The following analysis comes from Sea-Intelligence.
Traditionally, Chinese New Year (CNY) sees a production slowdown in Asia, and the shipping lines blank sailings in order to bring supply in line with demand. In 2020, we saw an extension of CNY due to the Covid outbreak, while in both 2021 and 2022 the shipping lines kept capacity high in order to cater to the high demand levels. Given that demand growth has now stagnated, and freight rates are still dropping, it would make sense for the shipping lines to blank additional capacity during CNY 2023 to try and stem the bleeding freight rates.
That is however not the case. As we see in figure 1, when we compare 2023 with both 2019 and the average capacity growth rate of 2015-2019, we see an extraordinary increase in deployed capacity. Asia-North America West Coast is seeing capacity growth of 35%-38%, Asia-North America East Coast of a staggering 57%-59%, and Asia-North Europe of 28%-42%. Asia-Mediterranean is the only trade lane that is closer to the pre-pandemic levels.

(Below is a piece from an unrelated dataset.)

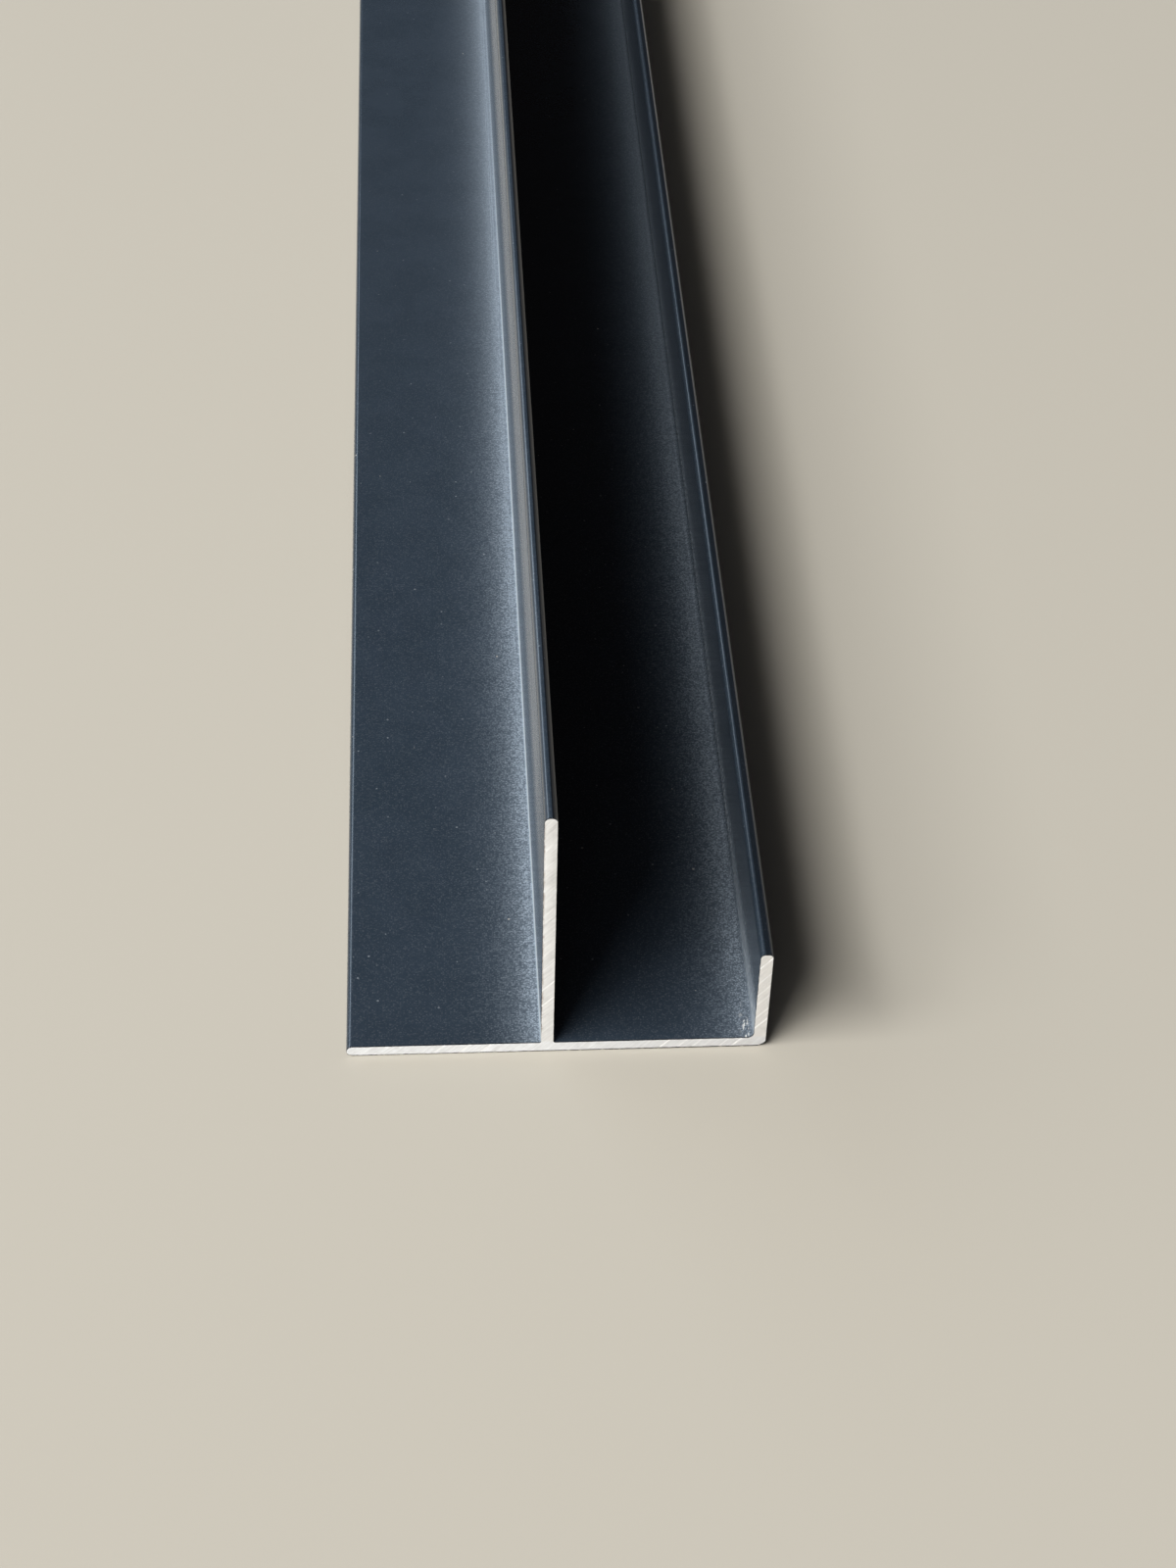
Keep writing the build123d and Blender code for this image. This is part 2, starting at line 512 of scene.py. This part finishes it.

This development is quite concerning, as despite falling demand, deployed capacity during CNY 2023 is slated to be higher than the deployed capacity in 2021, where demand was absolutely surging. If demand continues to be sluggish, or outright contracts, given these capacity levels, freight rates will continue to tumble.
With the shipping lines sitting on piles of cash, further helped by a highly profitable Q3, we might end up in a situation where there is another price war, reminiscent of the one we saw in 2015-2016.